<<<<

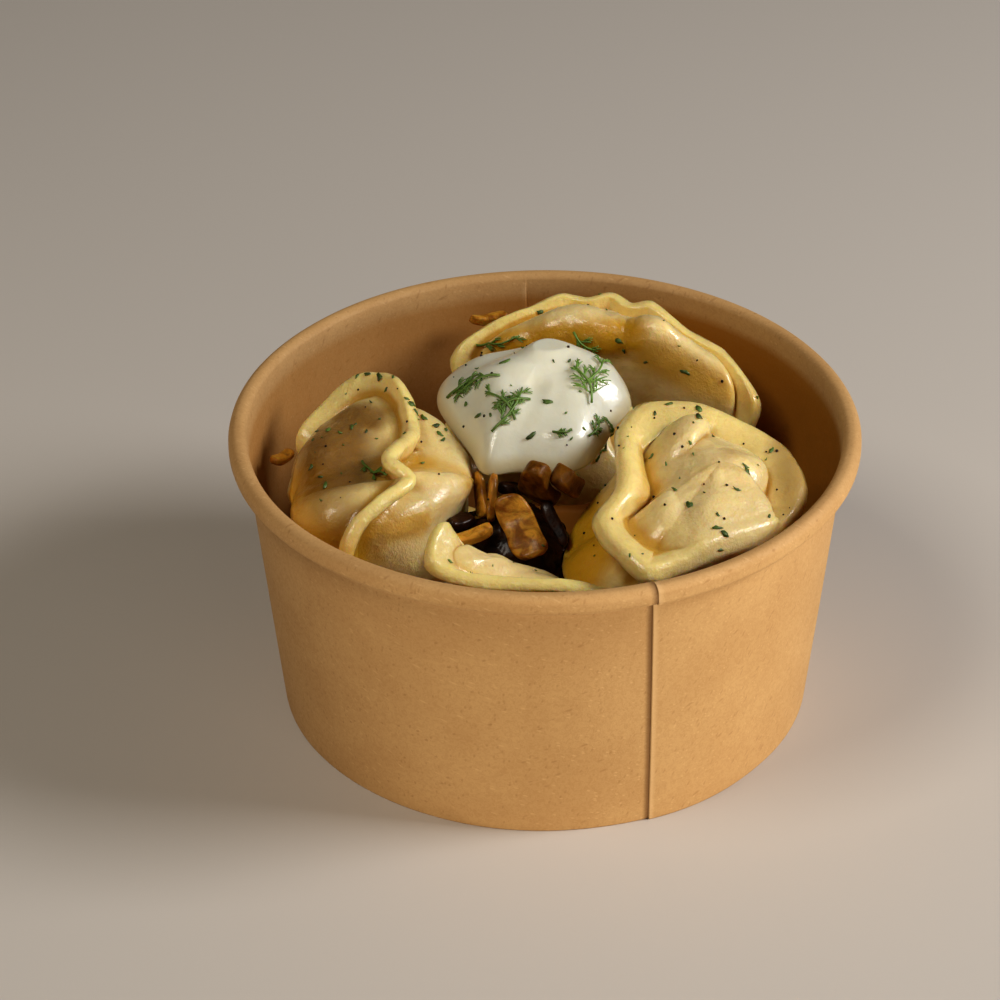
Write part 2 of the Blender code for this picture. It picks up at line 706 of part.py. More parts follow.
def join_herbs(obj, strips, cutters, look):
    """Fuses strips of herb to the object they lie on by one union on a collection."""
    if not strips:
        return
    pile = bpy.data.collections.new(obj.name + "_herbs")
    cutters.children.link(pile)
    for number, strip in enumerate(strips):
        solid_object(f"{obj.name}_herb_{number}", strip, look, pile)
    union = obj.modifiers.new("herbs", "BOOLEAN")
    union.operation = "UNION"
    union.operand_type = "COLLECTION"
    union.collection = pile
    union.solver = "EXACT"
    bpy.context.view_layer.update()
    shaped = bpy.data.meshes.new_from_object(obj.evaluated_get(bpy.context.evaluated_depsgraph_get()))
    obj.modifiers.clear()
    obj.data = shaped
    obj.data.name = obj.name
    obj.data.materials.clear()
    obj.data.materials.append(bpy.data.materials[obj.name])
    for extra in list(pile.objects):
        bpy.data.objects.remove(extra)
    bpy.data.collections.remove(pile)


def main():
    noise.seed_set(NOISE_SEED)
    for obj in list(bpy.data.objects):
        bpy.data.objects.remove(obj)
    home = bpy.data.collections.new("pierogi_bowl")
    cutters = bpy.data.collections.new("cutters")
    for collection in (home, cutters):
        bpy.context.scene.collection.children.link(collection)
    bowl = make_bowl(home)

    names = ["soured_cream"] + [d.name for d in DUMPLINGS]
    skins = dict(zip(names, settled([cream_skin()] + [Skin(d).mesh() for d in DUMPLINGS])))
    trees = [BVHTree.FromPolygons(*skin) for skin in skins.values()]
    names = ["mushroom_heap"] + [m.name for m in MORSELS]
    skins |= zip(names, settled([heap_skin()] + [morsel_skin(m) for m in MORSELS], trees, HEAP_GAP))

    looks = {d.name: DOUGH for d in DUMPLINGS} | {m.name: m.look for m in MORSELS}
    looks |= {"soured_cream": CREAM, "mushroom_heap": DARK_MUSHROOM}
    rng = random.Random(HERB_SEED)
    for name, skin in skins.items():
        strips = []
        others = [other for key, other in skins.items() if key != name]
        if name in HERB_COUNTS:
            strips = herb_strips(skin, others, HERB_COUNTS[name], rng, HERB_LENGTH, HERB_WIDTH)
        if name == "soured_cream":
            for stem, tips in DILL_FRONDS:
                strips += dill_frond(BVHTree.FromPolygons(*skin), stem, tips)
        obj = solid_object(name, skin, looks[name], home, bowl)
        join_herbs(obj, strips, cutters, HERB)
    bpy.data.collections.remove(cutters)


main()
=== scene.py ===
"""Looks of a kraft paper bowl of boiled half-moon dumplings with soured cream, mushrooms and dill.

Lengths are in metres in the row's own frame, unless a docstring says millimetres.
Picture points are places in the 1000 x 1000 view of the camera that this script sets up.
"""

import logging
import math
import random
from bisect import bisect_right
from collections.abc import Callable
from dataclasses import dataclass, field
from enum import Enum

import bpy
import numpy as np
from mathutils import Matrix, Vector, noise
from mathutils.bvhtree import BVHTree

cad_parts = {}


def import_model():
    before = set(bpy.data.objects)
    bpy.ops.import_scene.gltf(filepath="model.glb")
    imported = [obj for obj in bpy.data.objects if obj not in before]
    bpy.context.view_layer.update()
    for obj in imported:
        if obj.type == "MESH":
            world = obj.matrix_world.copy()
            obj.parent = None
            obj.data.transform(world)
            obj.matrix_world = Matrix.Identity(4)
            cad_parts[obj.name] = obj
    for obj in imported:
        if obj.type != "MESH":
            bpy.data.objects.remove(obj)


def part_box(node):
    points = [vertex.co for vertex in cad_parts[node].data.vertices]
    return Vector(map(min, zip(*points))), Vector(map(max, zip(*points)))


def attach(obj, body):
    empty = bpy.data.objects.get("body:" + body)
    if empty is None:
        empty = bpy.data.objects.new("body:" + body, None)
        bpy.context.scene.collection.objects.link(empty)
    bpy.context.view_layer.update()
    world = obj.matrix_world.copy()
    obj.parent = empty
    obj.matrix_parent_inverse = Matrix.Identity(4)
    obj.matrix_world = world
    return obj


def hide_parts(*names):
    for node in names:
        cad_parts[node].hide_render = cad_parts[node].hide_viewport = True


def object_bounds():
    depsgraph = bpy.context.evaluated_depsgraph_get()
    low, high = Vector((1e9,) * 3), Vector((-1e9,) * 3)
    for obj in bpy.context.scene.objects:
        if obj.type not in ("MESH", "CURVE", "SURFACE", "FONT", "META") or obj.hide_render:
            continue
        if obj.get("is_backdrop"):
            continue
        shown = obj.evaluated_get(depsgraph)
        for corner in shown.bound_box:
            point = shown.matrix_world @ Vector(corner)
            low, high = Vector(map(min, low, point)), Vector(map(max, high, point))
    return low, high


LOG = logging.getLogger("dumpling_bowl")

# Seeds of the uneven surfaces and of the strewn herbs.
NOISE_SEED = 3
STREW_SEED = 21

# The bowl's sizes, repeated from the solids.
RIM_RADIUS = 0.0750
BOWL_HEIGHT = 0.0725
FOOT_RADIUS = 0.0642
NECK_RADIUS = 0.0711
WALL = 0.0008
ROLL_HALF_WIDTH = 0.0024
ROLL_HALF_HEIGHT = 0.0027
FLOOR_RISE = 0.0050
NECK_Z = BOWL_HEIGHT - 2 * ROLL_HALF_HEIGHT
FLOOR_TOP = FLOOR_RISE + WALL

# The room between soft pieces, between loose ones, and under the height of the solids.
CONTACT_GAP = 0.0003
LOOSE_GAP = 0.0004
CEILING_GAP = 0.0006

# How much of a dumpling's skin is flange, how its outline is eased, and how deep a full hollow of painted
# shade is.
FLANGE_SHARE = 0.36
FOOT_EASE = 0.007
BELLY_EASE = 0.020
HOLLOW_DEPTH = 0.0024

# Where herbs and pepper fall: within this reach of the middle and above this height.
STREW_REACH = 0.064
FLAKE_LOWEST = 0.052
GRAIN_LOWEST = 0.055
MORE_FLAKES = 110
PEPPER_GRAINS = 90

Place = Callable[[int, int], Vector]
Colour = tuple[float, float, float]
Socket = bpy.types.NodeSocket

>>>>

WRITTEN INSTRUCTION =
Copy out all lines above that include the string "Vector".

ANSWER IN FULL =
from mathutils import Matrix, Vector, noise
    return Vector(map(min, zip(*points))), Vector(map(max, zip(*points)))
    low, high = Vector((1e9,) * 3), Vector((-1e9,) * 3)
            point = shown.matrix_world @ Vector(corner)
            low, high = Vector(map(min, low, point)), Vector(map(max, high, point))
Place = Callable[[int, int], Vector]